Along with reaching wider and more diverse talent during recruiting, as a beginning strategy, the talent acquisition team can target specific underrepresented groups for hiring opportunities, develop and launch internal company workforce programs and involve more diverse employees in the recruiting decisions.


It is then that an organization will begin to move the needle forward in creating a sustainable diversity, inclusion, and equity strategy tied to diversity recruiting that yields not only increased diversity within their workforce and workplace, but competitive advantages within the company.

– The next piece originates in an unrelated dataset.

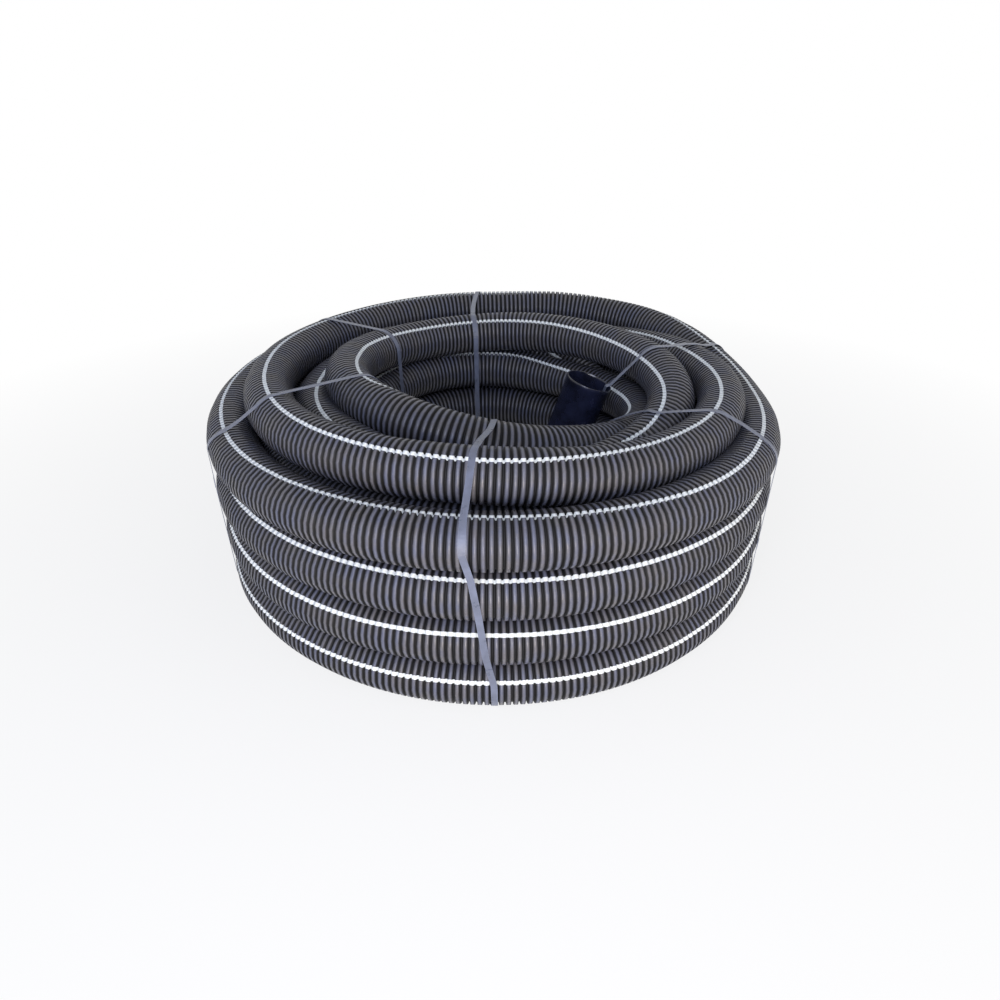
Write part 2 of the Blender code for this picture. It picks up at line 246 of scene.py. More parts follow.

Organizations should be aware that creating an inclusive environment where diverse talent can thrive is part of the key to having a supportive and positive work environment. The best diversity practices that support their workforce may include an employee resource such as company affinity groups. Affinity groups area typically initiated by employees that bring employees across various backgrounds and locations together in an employee resources groups (ERGs) to promote diversity, inclusiveness, openness, and understanding in the business.


Finally, what good is having a diversity recruitment strategy if there is no measurement? Real accountability starts when companies are able to have the right metrics to measure their progress and success. In a 2018 white paper from the Association of Talent Acquisition Professionals (ATAP), a committee recommended using four criteria to assess various metrics:

  1. Does the metric have a clearly articulated purpose?

  2. Does the metric pass the SMART (specific, measurable, action-oriented, relevant, timely) test?

  3. Can the metric be treated as a standard for future benchmarking purposes?

  4. Can the metric be categorized as either functional (providing insights on operations) or individual (providing feedback for coaching and performance)?

These four points give context for determining the metrics needed and emphasized when understanding and improving your organizations diversity and recruiting efforts, because having greater diversity, not only helps the bottom line, but also improves an organization’s ability to solve problems and devise creative solutions.